**YOUR OBJECTIVE:** Your task is to output the data exactly as it stands.
↓
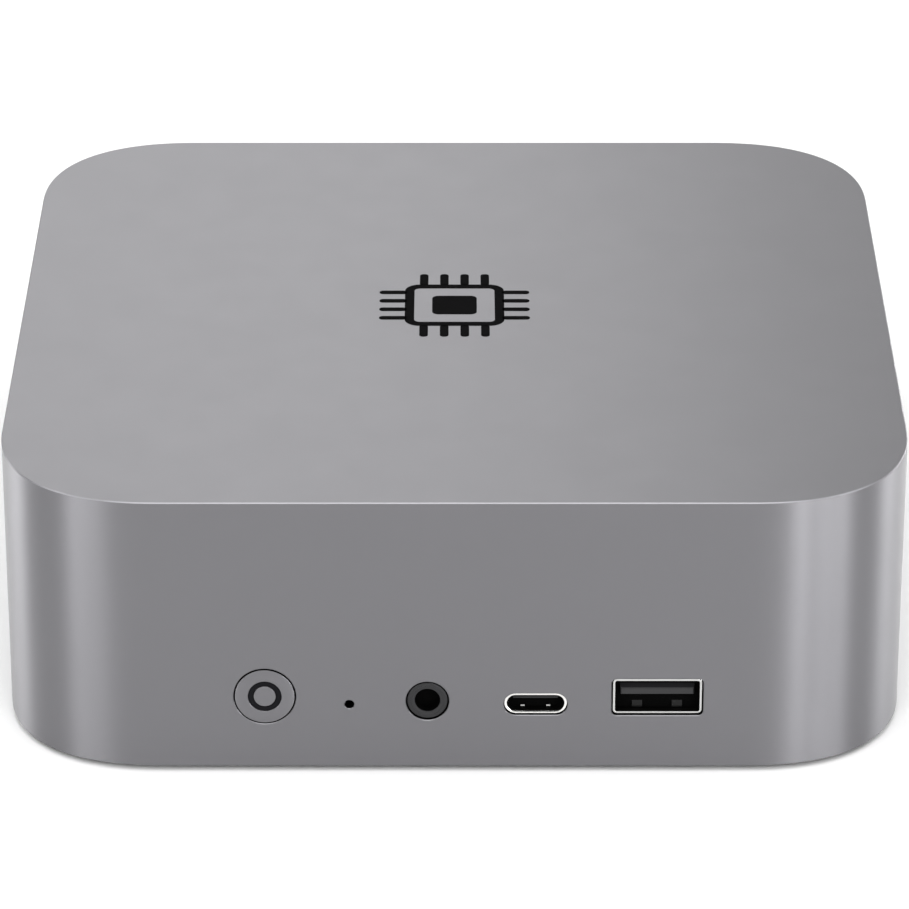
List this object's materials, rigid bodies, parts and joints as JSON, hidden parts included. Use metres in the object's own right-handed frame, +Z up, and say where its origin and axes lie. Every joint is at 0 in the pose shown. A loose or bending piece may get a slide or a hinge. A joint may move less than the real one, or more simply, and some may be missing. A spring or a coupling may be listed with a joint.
{
  "type": "compact desktop computer",
  "caption": "Palm-sized square desktop computer: one-piece anodised aluminium housing, rounded corners, front button and ports, black rear panel with exhaust grille, screwed bottom cover.",
  "frame": {"origin": "on the surface it stands on, under the middle of the square housing, at the underside of the feet", "axes": "+Z up, the front with the power button and the front ports faces -Y, +X to the right seen from the front"},
  "size_m": [0.135, 0.135, 0.0447],
  "materials": {
    "housing": "fine bead-blasted and anodised grey, satin",
    "black_plastic": "fine moulded texture, matte",
    "light_guide": "smoked light guide, satin",
    "filter_mesh": "fine woven mesh, matte",
    "foot_rubber": "matte",
    "dark_steel": "black-oxide, satin",
    "bright_steel": "nickel plated, bright",
    "contact_plastic": "moulded, satin",
    "circuit_board": "solder resist, satin",
    "processor": "polished silicon on a laminate",
    "cell_steel": "bright",
    "copper": "bare copper, satin",
    "bare_aluminium": "bare rolled sheet",
    "card": "green solder resist, satin",
    "lead_jacket": "smooth jacket, satin"
  },
  "bodies": {
    "computer": {"top_shell": "housing", "rear_panel": "black_plastic", "bottom_cover": "black_plastic", "button_guide": "black_plastic", "fan_housing": "black_plastic", "dc_jack": "black_plastic", "headset_jack": "black_plastic", "dust_filter": "filter_mesh", "foot_front_left": "foot_rubber", "foot_front_right": "foot_rubber", "foot_rear_left": "foot_rubber", "foot_rear_right": "foot_rubber", "cover_screw_front_left": "dark_steel", "cover_screw_front_right": "dark_steel", "cover_screw_rear_left": "dark_steel", "cover_screw_rear_right": "dark_steel", "board_screw_front": "dark_steel", "board_screw_rear": "dark_steel", "ssd_screw": "dark_steel", "power_switch": "dark_steel", "reset_switch": "dark_steel", "usb_c_front_shell": "bright_steel", "usb_a_front_shell": "bright_steel", "usb_c_rear_shell": "bright_steel", "hdmi_shell": "bright_steel", "lan_jack_shell": "bright_steel", "usb_a_rear_1_shell": "bright_steel", "usb_a_rear_2_shell": "bright_steel", "usb_c_front_tongue": "contact_plastic", "usb_a_front_tongue": "contact_plastic", "usb_c_rear_tongue": "contact_plastic", "hdmi_tongue": "contact_plastic", "lan_jack_insert": "contact_plastic", "usb_a_rear_1_tongue": "contact_plastic", "usb_a_rear_2_tongue": "contact_plastic", "coin_cell_holder": "contact_plastic", "memory_socket_1": "contact_plastic", "memory_socket_2": "contact_plastic", "ssd_socket": "contact_plastic", "wifi_socket": "contact_plastic", "motherboard": "circuit_board", "cpu_package": "processor", "coin_cell": "cell_steel", "vapor_chamber": "copper", "fan_stator": "copper", "fin_stack": "bare_aluminium", "fan_cover": "bare_aluminium", "ssd_heatsink": "bare_aluminium", "memory_module_1": "card", "memory_module_2": "card", "ssd_module": "card", "wifi_card": "card", "fan_lead": "lead_jacket", "antenna_left": "lead_jacket", "antenna_right": "lead_jacket"},
    "power_button": {"power_button": "housing", "power_light_ring": "light_guide"},
    "power_plunger": {"power_switch_plunger": "black_plastic"},
    "reset_plunger": {"reset_switch_plunger": "black_plastic"},
    "fan_wheel": {"fan_rotor": "black_plastic"}
  },
  "joints": [
    {"name": "power_press", "type": "slide", "parent": "computer", "child": "power_button", "axis": [0, 1, 0], "range_m": [0, 0.0005], "stiffness_N_per_m": 2000, "springref_m": -0.0003},
    {"name": "power_switch_press", "type": "slide", "parent": "computer", "child": "power_plunger", "axis": [0, 1, 0], "range_m": [0, 0.0005]},
    {"name": "reset_press", "type": "slide", "parent": "computer", "child": "reset_plunger", "axis": [0, 1, 0], "range_m": [0, 0.00025], "stiffness_N_per_m": 4000, "springref_m": -0.0002},
    {"name": "fan_spin", "type": "hinge", "parent": "computer", "child": "fan_wheel", "pos_m": [0.0026, 0.001, 0.0304], "axis": [0, 0, 1], "continuous": true}
  ],
  "couplings": [
    {"joint": "power_switch_press", "follows": "power_press", "ratio": 1}
  ]
}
↑
**EXERCISE ANSWER:**
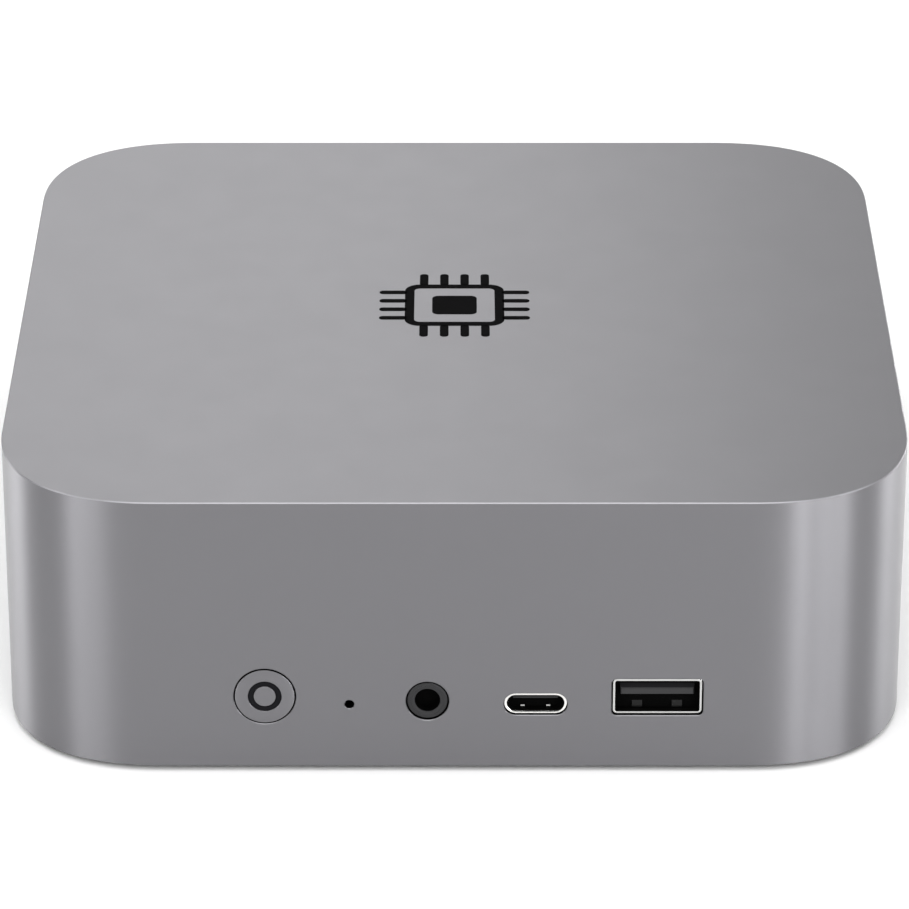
List this object's materials, rigid bodies, parts and joints as JSON, hidden parts included. Use metres in the object's own right-handed frame, +Z up, and say where its origin and axes lie. Every joint is at 0 in the pose shown. A loose or bending piece may get a slide or a hinge. A joint may move less than the real one, or more simply, and some may be missing. A spring or a coupling may be listed with a joint.
{
  "type": "compact desktop computer",
  "caption": "Palm-sized square desktop computer: one-piece anodised aluminium housing, rounded corners, front button and ports, black rear panel with exhaust grille, screwed bottom cover.",
  "frame": {"origin": "on the surface it stands on, under the middle of the square housing, at the underside of the feet", "axes": "+Z up, the front with the power button and the front ports faces -Y, +X to the right seen from the front"},
  "size_m": [0.135, 0.135, 0.0447],
  "materials": {
    "housing": "fine bead-blasted and anodised grey, satin",
    "black_plastic": "fine moulded texture, matte",
    "light_guide": "smoked light guide, satin",
    "filter_mesh": "fine woven mesh, matte",
    "foot_rubber": "matte",
    "dark_steel": "black-oxide, satin",
    "bright_steel": "nickel plated, bright",
    "contact_plastic": "moulded, satin",
    "circuit_board": "solder resist, satin",
    "processor": "polished silicon on a laminate",
    "cell_steel": "bright",
    "copper": "bare copper, satin",
    "bare_aluminium": "bare rolled sheet",
    "card": "green solder resist, satin",
    "lead_jacket": "smooth jacket, satin"
  },
  "bodies": {
    "computer": {"top_shell": "housing", "rear_panel": "black_plastic", "bottom_cover": "black_plastic", "button_guide": "black_plastic", "fan_housing": "black_plastic", "dc_jack": "black_plastic", "headset_jack": "black_plastic", "dust_filter": "filter_mesh", "foot_front_left": "foot_rubber", "foot_front_right": "foot_rubber", "foot_rear_left": "foot_rubber", "foot_rear_right": "foot_rubber", "cover_screw_front_left": "dark_steel", "cover_screw_front_right": "dark_steel", "cover_screw_rear_left": "dark_steel", "cover_screw_rear_right": "dark_steel", "board_screw_front": "dark_steel", "board_screw_rear": "dark_steel", "ssd_screw": "dark_steel", "power_switch": "dark_steel", "reset_switch": "dark_steel", "usb_c_front_shell": "bright_steel", "usb_a_front_shell": "bright_steel", "usb_c_rear_shell": "bright_steel", "hdmi_shell": "bright_steel", "lan_jack_shell": "bright_steel", "usb_a_rear_1_shell": "bright_steel", "usb_a_rear_2_shell": "bright_steel", "usb_c_front_tongue": "contact_plastic", "usb_a_front_tongue": "contact_plastic", "usb_c_rear_tongue": "contact_plastic", "hdmi_tongue": "contact_plastic", "lan_jack_insert": "contact_plastic", "usb_a_rear_1_tongue": "contact_plastic", "usb_a_rear_2_tongue": "contact_plastic", "coin_cell_holder": "contact_plastic", "memory_socket_1": "contact_plastic", "memory_socket_2": "contact_plastic", "ssd_socket": "contact_plastic", "wifi_socket": "contact_plastic", "motherboard": "circuit_board", "cpu_package": "processor", "coin_cell": "cell_steel", "vapor_chamber": "copper", "fan_stator": "copper", "fin_stack": "bare_aluminium", "fan_cover": "bare_aluminium", "ssd_heatsink": "bare_aluminium", "memory_module_1": "card", "memory_module_2": "card", "ssd_module": "card", "wifi_card": "card", "fan_lead": "lead_jacket", "antenna_left": "lead_jacket", "antenna_right": "lead_jacket"},
    "power_button": {"power_button": "housing", "power_light_ring": "light_guide"},
    "power_plunger": {"power_switch_plunger": "black_plastic"},
    "reset_plunger": {"reset_switch_plunger": "black_plastic"},
    "fan_wheel": {"fan_rotor": "black_plastic"}
  },
  "joints": [
    {"name": "power_press", "type": "slide", "parent": "computer", "child": "power_button", "axis": [0, 1, 0], "range_m": [0, 0.0005], "stiffness_N_per_m": 2000, "springref_m": -0.0003},
    {"name": "power_switch_press", "type": "slide", "parent": "computer", "child": "power_plunger", "axis": [0, 1, 0], "range_m": [0, 0.0005]},
    {"name": "reset_press", "type": "slide", "parent": "computer", "child": "reset_plunger", "axis": [0, 1, 0], "range_m": [0, 0.00025], "stiffness_N_per_m": 4000, "springref_m": -0.0002},
    {"name": "fan_spin", "type": "hinge", "parent": "computer", "child": "fan_wheel", "pos_m": [0.0026, 0.001, 0.0304], "axis": [0, 0, 1], "continuous": true}
  ],
  "couplings": [
    {"joint": "power_switch_press", "follows": "power_press", "ratio": 1}
  ]
}